Set task: Each line should be copied exactly.

** begin Available data **

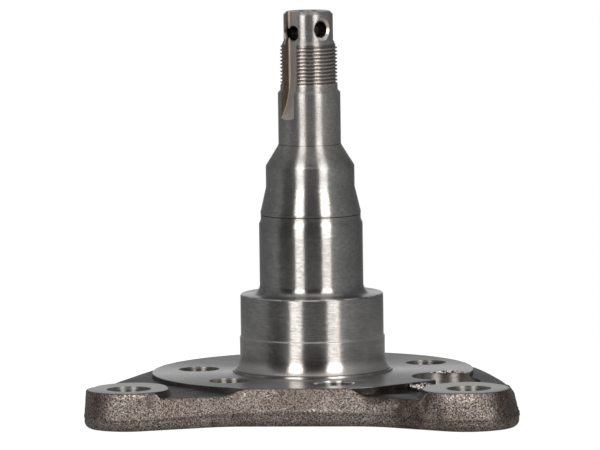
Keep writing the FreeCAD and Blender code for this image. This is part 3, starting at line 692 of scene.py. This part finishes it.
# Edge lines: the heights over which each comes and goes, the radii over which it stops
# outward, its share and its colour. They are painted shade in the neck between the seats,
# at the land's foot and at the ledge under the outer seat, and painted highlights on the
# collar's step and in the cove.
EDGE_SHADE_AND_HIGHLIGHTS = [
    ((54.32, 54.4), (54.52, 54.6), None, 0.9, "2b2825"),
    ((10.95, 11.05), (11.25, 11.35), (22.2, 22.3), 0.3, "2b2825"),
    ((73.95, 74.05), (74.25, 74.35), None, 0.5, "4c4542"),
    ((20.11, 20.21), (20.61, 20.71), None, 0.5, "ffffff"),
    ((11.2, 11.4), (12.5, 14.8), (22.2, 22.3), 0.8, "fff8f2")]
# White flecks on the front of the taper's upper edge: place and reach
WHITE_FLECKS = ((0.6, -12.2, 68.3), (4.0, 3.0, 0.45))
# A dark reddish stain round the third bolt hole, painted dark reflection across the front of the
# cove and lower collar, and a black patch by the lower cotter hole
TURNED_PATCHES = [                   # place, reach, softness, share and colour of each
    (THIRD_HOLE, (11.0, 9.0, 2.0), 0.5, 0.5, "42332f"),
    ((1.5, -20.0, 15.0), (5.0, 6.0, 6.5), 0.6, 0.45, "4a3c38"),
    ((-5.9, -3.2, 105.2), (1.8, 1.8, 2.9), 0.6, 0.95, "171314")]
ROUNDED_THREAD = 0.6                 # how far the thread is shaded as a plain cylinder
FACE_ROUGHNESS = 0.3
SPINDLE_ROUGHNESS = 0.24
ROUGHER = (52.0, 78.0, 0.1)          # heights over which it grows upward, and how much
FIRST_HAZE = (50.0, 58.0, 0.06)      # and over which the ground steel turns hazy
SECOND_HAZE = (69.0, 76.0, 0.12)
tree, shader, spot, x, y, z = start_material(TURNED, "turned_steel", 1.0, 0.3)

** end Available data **

Expected answer:
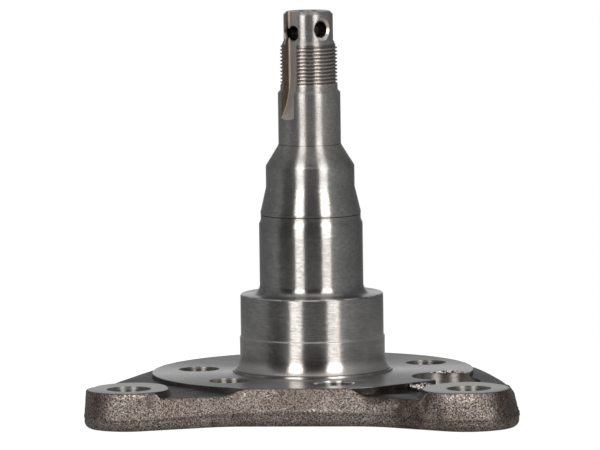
Keep writing the FreeCAD and Blender code for this image. This is part 3, starting at line 692 of scene.py. This part finishes it.
# Edge lines: the heights over which each comes and goes, the radii over which it stops
# outward, its share and its colour. They are painted shade in the neck between the seats,
# at the land's foot and at the ledge under the outer seat, and painted highlights on the
# collar's step and in the cove.
EDGE_SHADE_AND_HIGHLIGHTS = [
    ((54.32, 54.4), (54.52, 54.6), None, 0.9, "2b2825"),
    ((10.95, 11.05), (11.25, 11.35), (22.2, 22.3), 0.3, "2b2825"),
    ((73.95, 74.05), (74.25, 74.35), None, 0.5, "4c4542"),
    ((20.11, 20.21), (20.61, 20.71), None, 0.5, "ffffff"),
    ((11.2, 11.4), (12.5, 14.8), (22.2, 22.3), 0.8, "fff8f2")]
# White flecks on the front of the taper's upper edge: place and reach
WHITE_FLECKS = ((0.6, -12.2, 68.3), (4.0, 3.0, 0.45))
# A dark reddish stain round the third bolt hole, painted dark reflection across the front of the
# cove and lower collar, and a black patch by the lower cotter hole
TURNED_PATCHES = [                   # place, reach, softness, share and colour of each
    (THIRD_HOLE, (11.0, 9.0, 2.0), 0.5, 0.5, "42332f"),
    ((1.5, -20.0, 15.0), (5.0, 6.0, 6.5), 0.6, 0.45, "4a3c38"),
    ((-5.9, -3.2, 105.2), (1.8, 1.8, 2.9), 0.6, 0.95, "171314")]
ROUNDED_THREAD = 0.6                 # how far the thread is shaded as a plain cylinder
FACE_ROUGHNESS = 0.3
SPINDLE_ROUGHNESS = 0.24
ROUGHER = (52.0, 78.0, 0.1)          # heights over which it grows upward, and how much
FIRST_HAZE = (50.0, 58.0, 0.06)      # and over which the ground steel turns hazy
SECOND_HAZE = (69.0, 76.0, 0.12)
tree, shader, spot, x, y, z = start_material(TURNED, "turned_steel", 1.0, 0.3)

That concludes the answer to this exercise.